Now we can create the plot:

pheatmap(
  norm_mat_sel,
  annotation_col = meta_sort,  # Add the metadata
  cluster_cols = FALSE,        # Don't cluster samples (=columns, cols)
  show_rownames = FALSE,       # Don't show gene names
  scale = "row",               # Perform z-scaling for each gene
  )

Notes on the code and plot above:

The z-scaling with scale = will make sure we can compare genes with very different expression levels: after all, we’re interested in relative expression levels across samples/sample groups.
pheatmap will by default perform hierarchical clustering both at the sample (col) and gene (row) level, such that more similar samples and genes will appear closer to each other. Above, we turned clustering off for samples, since we want to keep them in their by-group order.

Bonus exercise: heatmaps

Make a heatmap with the top-25 most-highly expressed genes (i.e., genes with the highest mean expression levels across all samples).

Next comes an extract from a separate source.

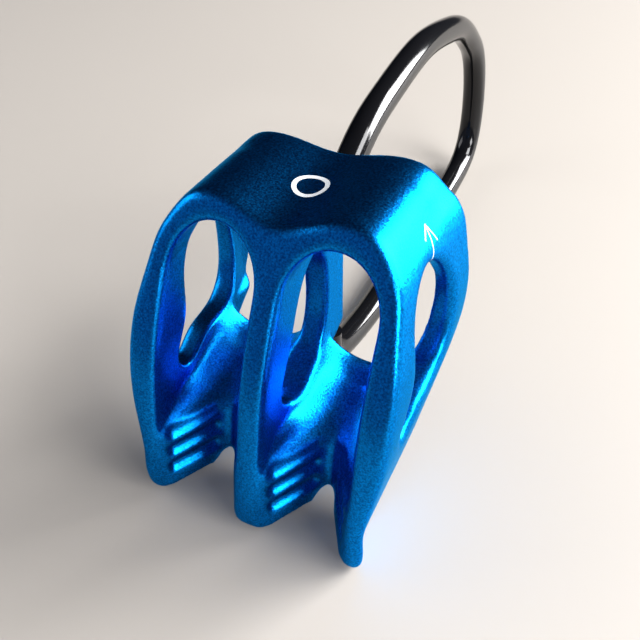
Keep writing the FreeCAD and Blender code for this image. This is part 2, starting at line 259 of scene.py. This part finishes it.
JACKET_RADIUS = 2.25    # mm
JACKET_ROUTE = [        # back and up in mm, from the bore's head round to its foot
    (-19.80, 30.65), (-19.8, 32.6), (-17.6, 33.7), (-6.6, 40.1), (4.0, 40.9),
    (16.9, 41.9), (27.5, 39.1), (36.9, 36.3), (42.6, 31.0), (47.5, 26.2),
    (49.8, 15.5), (47.6, 4.6), (40.4, 2.0), (28.0, 2.48), (4.0, 2.96),
    (-7.1, 3.2), (-21.7, 7.2), (-23.2, 9.7), (-22.18, 13.55)]
ROUND_STEPS = 10        # around the tube
ROUTE_STEPS = 12        # along each stretch of the route
CAP_EDGE = 50           # degrees; only the rims of the jacket's ends turn this sharply


def make_jacket():
    curve = bpy.data.curves.new("keeper_cover", "CURVE")
    curve.dimensions = "3D"
    curve.twist_mode = "MINIMUM"
    curve.bevel_depth = JACKET_RADIUS * MM
    curve.bevel_resolution = ROUND_STEPS
    curve.use_fill_caps = True
    curve.resolution_u = ROUTE_STEPS
    spline = curve.splines.new("NURBS")
    spline.points.add(len(JACKET_ROUTE) - 1)
    for point, (back, up) in zip(spline.points, JACKET_ROUTE):
        point.co = (0, back * MM, up * MM, 1)
    spline.use_endpoint_u = True
    spline.order_u = 4
    guide = add_object("keeper_cover_guide", curve)
    bpy.context.view_layer.update()
    solid = guide.evaluated_get(bpy.context.evaluated_depsgraph_get())
    mesh = bpy.data.meshes.new_from_object(solid)
    mesh.shade_smooth()
    mesh.set_sharp_from_angle(angle=math.radians(CAP_EDGE))
    bpy.data.objects.remove(guide)
    return add_object("keeper_cover", mesh)


# ---------------------------------------------------------------------------------------------
# Materials
# ---------------------------------------------------------------------------------------------

def math_node(nodes, links, operation, first, second):
    node = nodes.new("ShaderNodeMath")
    node.operation = operation
    for socket, value in zip(node.inputs, (first, second)):
        if isinstance(value, (int, float)):
            socket.default_value = value
        else:
            links.new(value, socket)
    return node.outputs["Value"]


# The marks' places and sizes, in mm
RING_Y = -22.4          # of its middle, which is in the middle plane
RING_RADIUS = 2.2
RING_HALF_LINE = 0.34
RING_ABOVE = 40.3       # the ring is only on the crown, above this height
ARROW_LINE = 0.22
ARROW_TIP = (-22.6, 39.4)       # back and up
ARROW_STARTS = [(-25.4, 34.9), (-24.6, 38.5), (-22.4, 37.2)]    # the tail and the two barbs
SHOULDER = 13           # the arrow is only on the right shoulder, further out than this


def printed_marks(nodes, links):
    """A plain pale ring on the crown and a plain thin arrow on the right shoulder."""
    def work(operation, first, second):
        return math_node(nodes, links, operation, first, second)

    def within(value, limit):
        return work("LESS_THAN", work("ABSOLUTE", value, 0), limit)

    def both(first, second):
        return work("MULTIPLY", first, second)

    place = nodes.new("ShaderNodeTexCoord")
    axes = nodes.new("ShaderNodeSeparateXYZ")
    links.new(place.outputs["Object"], axes.inputs["Vector"])
    x, y, z = (axes.outputs[name] for name in "XYZ")

    along = work("SUBTRACT", y, RING_Y * MM)
    distance = work("SQRT", work("ADD", both(x, x), both(along, along)), 0)
    marks = both(within(work("SUBTRACT", distance, RING_RADIUS * MM), RING_HALF_LINE * MM),
                 work("GREATER_THAN", z, RING_ABOVE * MM))

    on_shoulder = work("GREATER_THAN", x, SHOULDER * MM)
    for start in ARROW_STARTS:
        middle = [(a + b) / 2 * MM for a, b in zip(start, ARROW_TIP)]
        span = [(b - a) * MM for a, b in zip(start, ARROW_TIP)]
        length = math.hypot(*span)
        right, up = (part / length for part in span)
        dy, dz = work("SUBTRACT", y, middle[0]), work("SUBTRACT", z, middle[1])
        forward = work("ADD", both(dy, right), both(dz, up))
        sideways = work("SUBTRACT", both(dz, right), both(dy, up))
        line = both(within(forward, length / 2), within(sideways, ARROW_LINE / 2 * MM))
        marks = work("MAXIMUM", marks, both(line, on_shoulder))
    return marks


def uneven_roughness(tree, shader, noise, low, high):
    rough = tree.nodes.new("ShaderNodeMapRange")
    rough.inputs["To Min"].default_value = low
    rough.inputs["To Max"].default_value = high
    tree.links.new(noise.outputs["Fac"], rough.inputs["Value"])
    tree.links.new(rough.outputs["Result"], shader.inputs["Roughness"])


def fine_noise(tree, scale):
    place = tree.nodes.new("ShaderNodeTexCoord")
    noise = tree.nodes.new("ShaderNodeTexNoise")
    noise.inputs["Scale"].default_value = scale
    tree.links.new(place.outputs["Object"], noise.inputs["Vector"])
    return noise


GRAIN_SCALE = 3600      # per metre
GRAIN_DEPTH = 0.035     # mm


def anodised():
    """Bead-blasted blue anodising: a fine grain that scatters each highlight into sparkle."""
    material, tree, shader = new_material("anodised_blue")
    nodes, links = tree.nodes, tree.links
    shader.inputs["Specular Tint"].default_value = (0.10, 0.75, 1.0, 1)
    shader.inputs["Coat Weight"].default_value = 0.06
    shader.inputs["Coat Roughness"].default_value = 0.38
    grain = fine_noise(tree, GRAIN_SCALE)
    colour = nodes.new("ShaderNodeValToRGB")
    deep, bright = colour.color_ramp.elements
    deep.position, deep.color = 0.33, (0.0008, 0.125, 0.39, 1)
    bright.position, bright.color = 0.67, (0.0015, 0.290, 0.77, 1)
    links.new(grain.outputs["Fac"], colour.inputs["Fac"])
    marked = printed_marks(nodes, links)
    printed = nodes.new("ShaderNodeMix")
    printed.data_type = "RGBA"
    links.new(marked, printed.inputs["Factor"])
    links.new(colour.outputs["Color"], printed.inputs["A"])
    printed.inputs["B"].default_value = (0.50, 0.51, 0.52, 1)
    links.new(printed.outputs["Result"], shader.inputs["Base Color"])
    bare = math_node(nodes, links, "SUBTRACT", 1.0, marked)
    links.new(bare, shader.inputs["Metallic"])
    uneven_roughness(tree, shader, grain, 0.25, 0.37)
    bump = nodes.new("ShaderNodeBump")
    bump.inputs["Strength"].default_value = 0.8
    bump.inputs["Distance"].default_value = GRAIN_DEPTH * MM
    links.new(grain.outputs["Fac"], bump.inputs["Height"])
    links.new(bump.outputs["Normal"], shader.inputs["Normal"])
    return material


def jacket_plastic():
    material, tree, shader = new_material("black_jacket")
    shader.inputs["Base Color"].default_value = (0.008, 0.008, 0.009, 1)
    shader.inputs["IOR"].default_value = 1.47
    uneven_roughness(tree, shader, fine_noise(tree, 900), 0.08, 0.16)
    return material


def plain_metal(name, colour, roughness, scale):
    material, tree, shader = new_material(name)
    shader.inputs["Base Color"].default_value = (*colour, 1)
    shader.inputs["Metallic"].default_value = 1
    uneven_roughness(tree, shader, fine_noise(tree, scale), roughness * 0.8, roughness * 1.2)
    return material


def paint(piece, material):
    piece.data.materials.clear()
    piece.data.materials.append(material)


body = make_body()
paint(body, anodised())
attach(body, "device")
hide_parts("body")

jacket = make_jacket()
paint(jacket, jacket_plastic())
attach(jacket, "keeper")
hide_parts("keeper_jacket")

paint(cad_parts["keeper_core"], plain_metal("cable_steel", (0.55, 0.56, 0.58), 0.3, 1500))
paint(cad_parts["crimp_sleeve"], plain_metal("sleeve_metal", (0.70, 0.70, 0.71), 0.35, 2500))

Click for a hint: how to get that top-25

top25_hi <- names(sort(rowMeans(norm_mat), decreasing = TRUE)[1:25])

Click for the solution

# In the normalized count matrix, select only the genes of interest
norm_mat_sel <- norm_mat[match(top25_hi, rownames(norm_mat)), ]

# Sort the metadata
meta_sort <- meta |>
  arrange(treatment, time) |>
  select(treatment, time)

# Create the heatmap
pheatmap(
  norm_mat_sel,
  annotation_col = meta_sort,
  cluster_cols = FALSE,
  show_rownames = FALSE,
  scale = "row"
  )